There are other venues for charity though which should be encouraged, especially those which create sustainable opportunities for the lower income sector of the society; those, unfortunately are not given much attention, or if they are, then that attention in most cases is just transitory.
I believe that the best way to offer a helping hand to anyone is to ensure that help not only provide transitory relief, but sustainable windows of opportunities to the person or community. I believe the best way of ensuring this is to provide the person with education, be that academic or vocational, in order for that person to get and hold a job to better themselves and their family’s lot.
Fortunately for us here in Bahrain, although income taxation does not exist, people and families with money have always contributed in this stream, building houses, hospitals, clinics, university classes or buildings and even sponsoring university chairs and of course students. These are extremely worthy cases which should be recognised and encouraged. I just wonder had those people who chose to build religious buildings put their money in these kind of pursuits, how many families they might have saved and rescued from poverty or unemployment too?
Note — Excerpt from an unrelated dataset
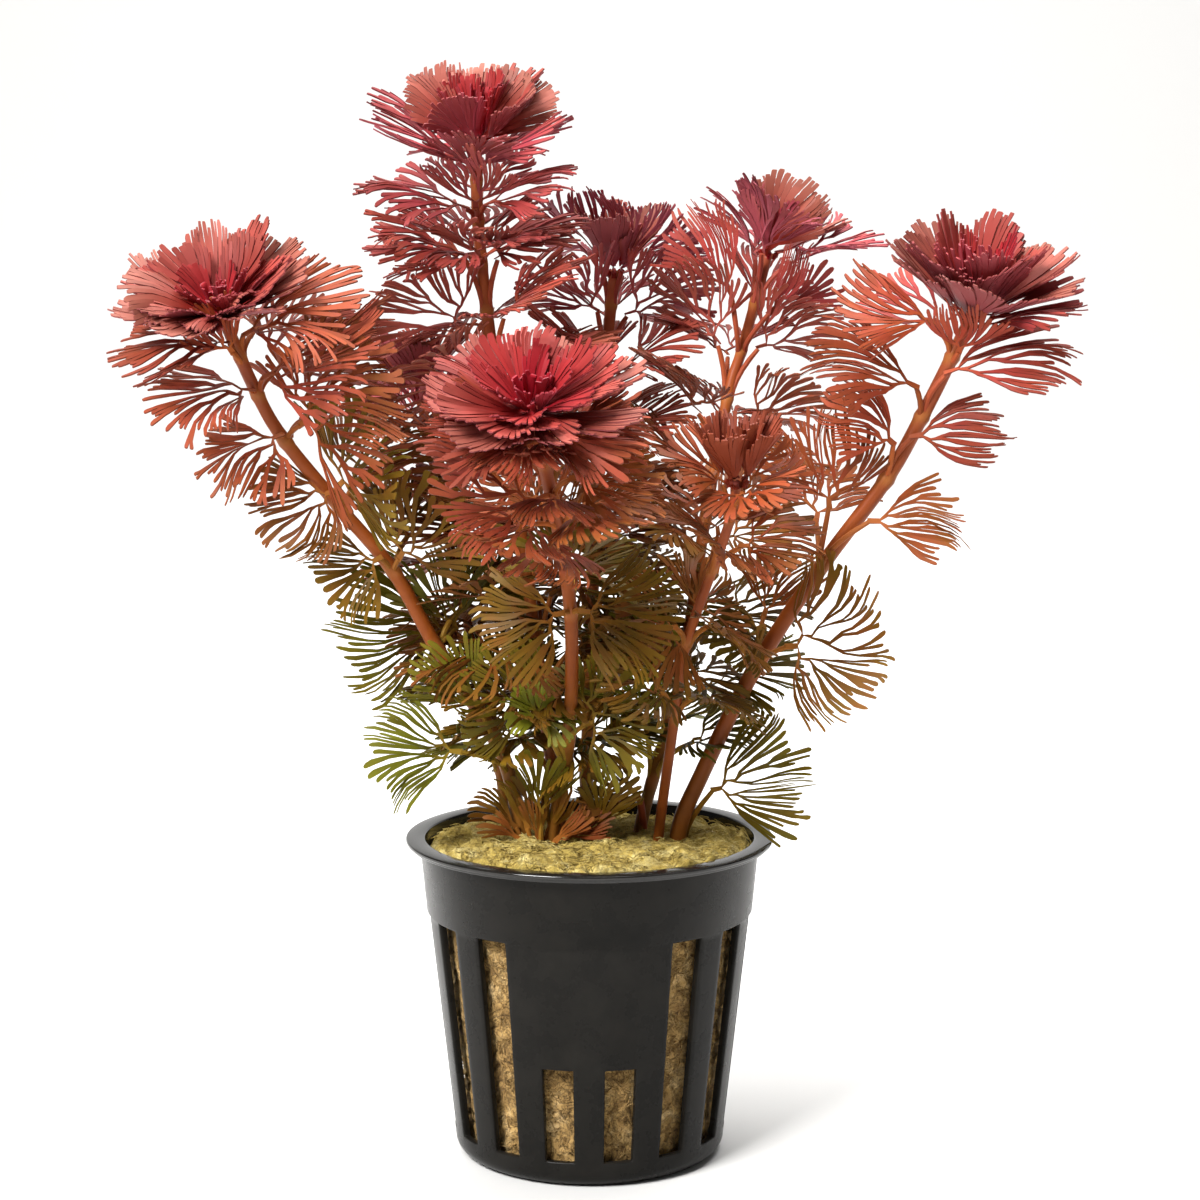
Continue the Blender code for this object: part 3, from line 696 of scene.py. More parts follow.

I am especially heartened, then, to learn today that one of the leading investment banks in Bahrain, Ithmar, in cooperation with the newly rebranded Royal Charity Organisation is offering comprehensive educational sponsorships to Bahraini orphans. Six orphans every year are to be sponsored to attend private schools in Bahrain – which offer a much better educational standard than government schools – from 2nd through to 12th grades as well as ten orphans to be sponsored to attend university for undergraduate studies.
Just imagine the impact such a program will have on the students, their families and their community in the future. Especially when you consider the refusal of the bank to base its selection of students on anything but academic achievements. Imagine the transformation of the orphans’ future; one that goes probably from rather bleak for most of these orphaned kids through to that which might very probably be bright and full of promise.
Thank you Ithmar and RCO for thinking out of the box and providing these opportunities for our fellow citizens who by your actions now will have something to look forward to.
I hope that this action will provide the impetus for other banks and business families to follow suit. Maybe, they can learn a little from what the Al-A’ali foundation have done over the last few years in their own undergraduate sponsorship programs. They have certainly been the pioneer of selflessly opening the windows of opportunities to their fellow Bahrainis, as I am sure that other families surreptitiously do too.
It is things like these that make me a very proud Bahraini. It is things like these that engenders patriotism.